Review: Jasper at Big Idea Theatre
Are inner dialogues our friends or our foes? What happens when inner dialogues manifest into imaginary friends or disruptive delusional mental burdens?
Jasper, debuting at Big Idea Theatre, is an intriguing and thought-provoking self-described “romantic-bromantic comedy” by local playwright J.P. Malin. It opens with a struggling Clarence and his invisible sidekick Jasper in a court-ordered therapy session.
Clarence and Jasper are an unbreakable team, best friends ever since Clarence was a young boy. Clarence either invented or physically accepted Jasper into his life to help him cope with drama, as well as to take blame for all of his bad decisions. The audience sees Jasper, but no one else does. That is, until Clarence meets a woman who has a female version of her own Jasper.

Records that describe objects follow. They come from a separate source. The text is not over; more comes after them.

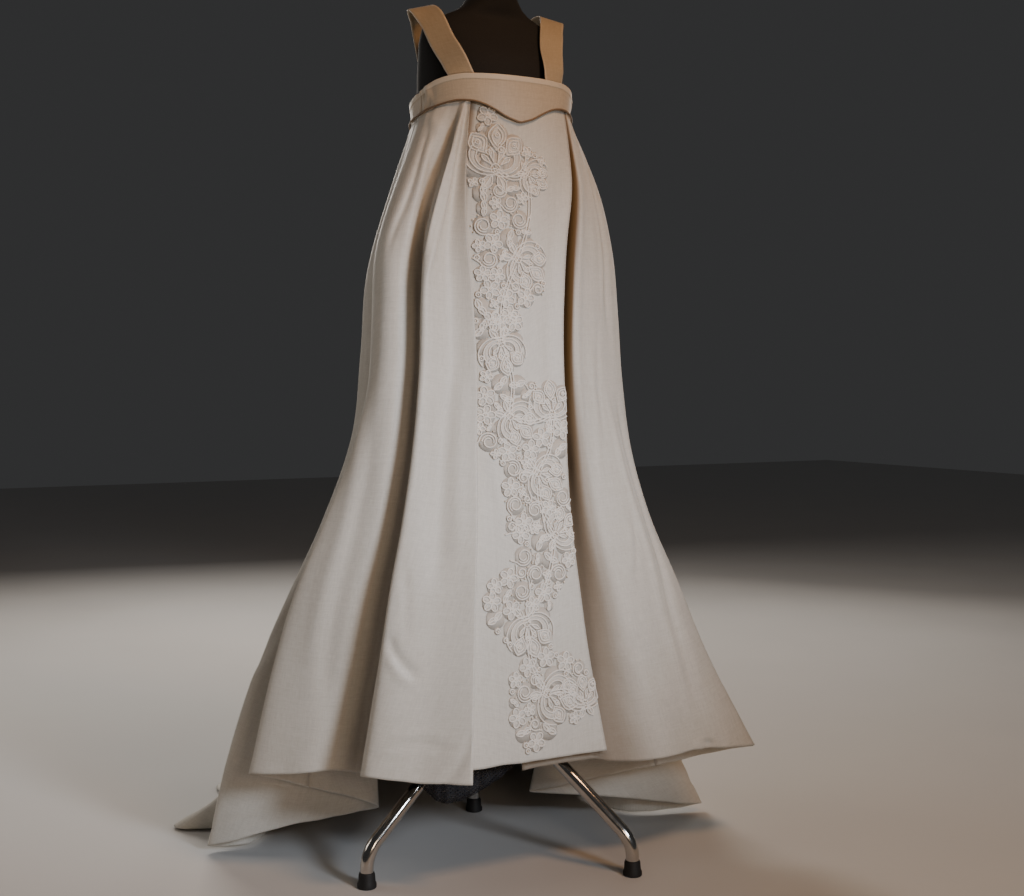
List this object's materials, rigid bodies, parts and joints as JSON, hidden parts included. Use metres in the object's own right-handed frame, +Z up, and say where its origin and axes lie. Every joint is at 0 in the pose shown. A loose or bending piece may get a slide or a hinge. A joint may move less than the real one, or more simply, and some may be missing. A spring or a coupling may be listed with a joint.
{
  "type": "wedding dress on a limbless dress form with a tripod stand",
  "caption": "Sleeveless high-waisted wedding gown with a pleated full skirt, lace front panel and train, standing on a dress form with a chromed tripod.",
  "frame": {"origin": "centre of the whole object's box, on the floor", "axes": "+Z up, -Y the way centre front faces, +X the wearer's left"},
  "size_m": [0.965, 1.0702, 1.6],
  "materials": {
    "ivory_silk": "plain-woven silk with a soft sheen",
    "tan_silk": "the same silk, a shade deeper, firmly backed",
    "lace_thread": "corded lace, matt thread",
    "blue_black_net": "fine stiff net",
    "form_cover": "matt black jersey",
    "chromed_tube": "polished",
    "foot_rubber": "matt"
  },
  "bodies": {
    "root": {"panel_right_front": "ivory_silk", "panel_right_back": "ivory_silk", "panel_left_back": "ivory_silk", "panel_left_front": "ivory_silk", "panel_centre_front": "ivory_silk", "net_flounce": "blue_black_net", "band_front": "tan_silk", "band_back_left": "tan_silk", "band_back_right": "tan_silk", "piping": "tan_silk", "button_1": "tan_silk", "button_2": "tan_silk", "strap_right": "tan_silk", "strap_left": "tan_silk", "lace_01": "lace_thread", "lace_02": "lace_thread", "lace_03": "lace_thread", "lace_04": "lace_thread", "lace_05": "lace_thread", "lace_06": "lace_thread", "lace_07": "lace_thread", "lace_08": "lace_thread", "lace_09": "lace_thread", "lace_10": "lace_thread", "lace_11": "lace_thread", "lace_12": "lace_thread", "lace_13": "lace_thread", "lace_14": "lace_thread", "lace_15": "lace_thread", "lace_16": "lace_thread", "lace_17": "lace_thread", "lace_18": "lace_thread", "lace_19": "lace_thread", "lace_20": "lace_thread", "lace_21": "lace_thread", "dress_form": "form_cover", "stand_pole": "chromed_tube", "stand_hub": "chromed_tube", "stand_leg_1": "chromed_tube", "stand_leg_2": "chromed_tube", "stand_leg_3": "chromed_tube", "stand_foot_1": "foot_rubber", "stand_foot_2": "foot_rubber", "stand_foot_3": "foot_rubber"}
  },
  "joints": []
}
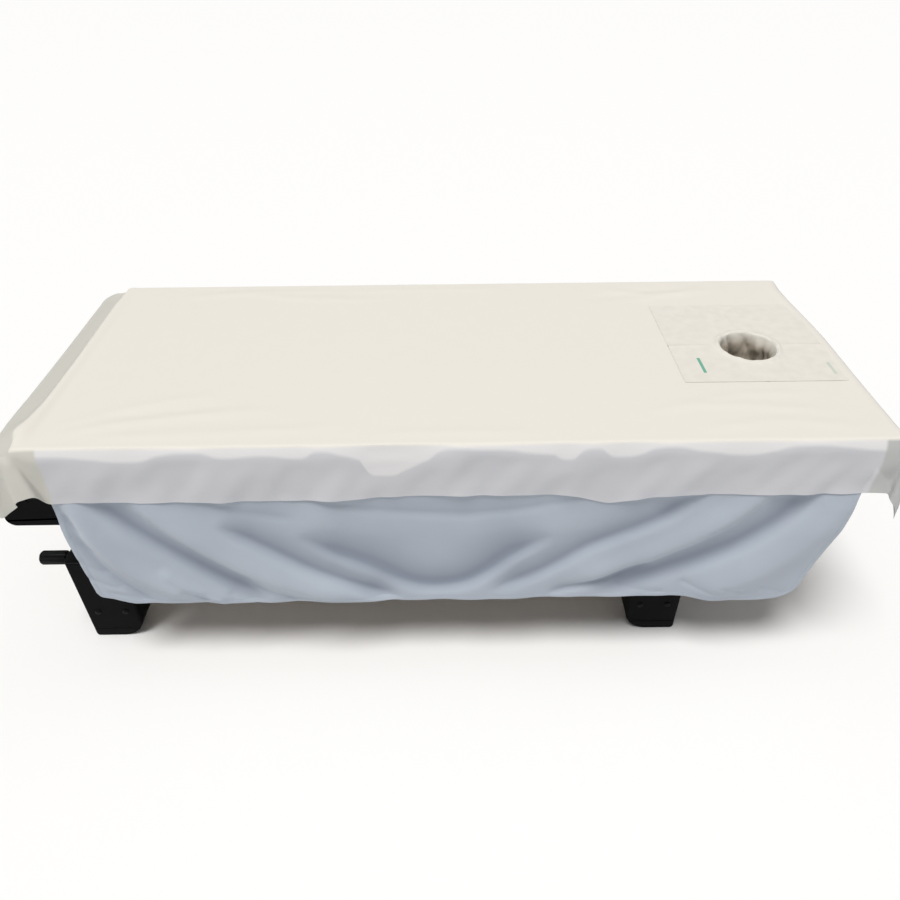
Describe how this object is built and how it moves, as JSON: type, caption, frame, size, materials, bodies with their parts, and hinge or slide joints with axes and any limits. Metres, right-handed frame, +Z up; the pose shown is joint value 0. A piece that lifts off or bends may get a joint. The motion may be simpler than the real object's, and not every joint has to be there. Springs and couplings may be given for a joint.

It’s the world premiere of a fascinating play with well-written and fast-paced dialogue, interesting characters and a provocative look at mental health issues. The ending is a bit convoluted and needs some tweaking, but the main story still resonates.
Malin said that he started working on the play 10 years ago, and revised and workshopped the script over time. Now, he says “it has grown into a play about purpose, personhood, and how our connections to others shape our identities.”
The cast is a well-synchronized team, headed by Thomas Dean as Clarence, Jacob Garcia as Jasper, Mallory Brodeur as Elle and Devin Valdez as Lily. And the circular revolving stage is an imaginative method of scene changing; with just a swipe, a therapist office rotates to an apartment that rotates to a restaurant.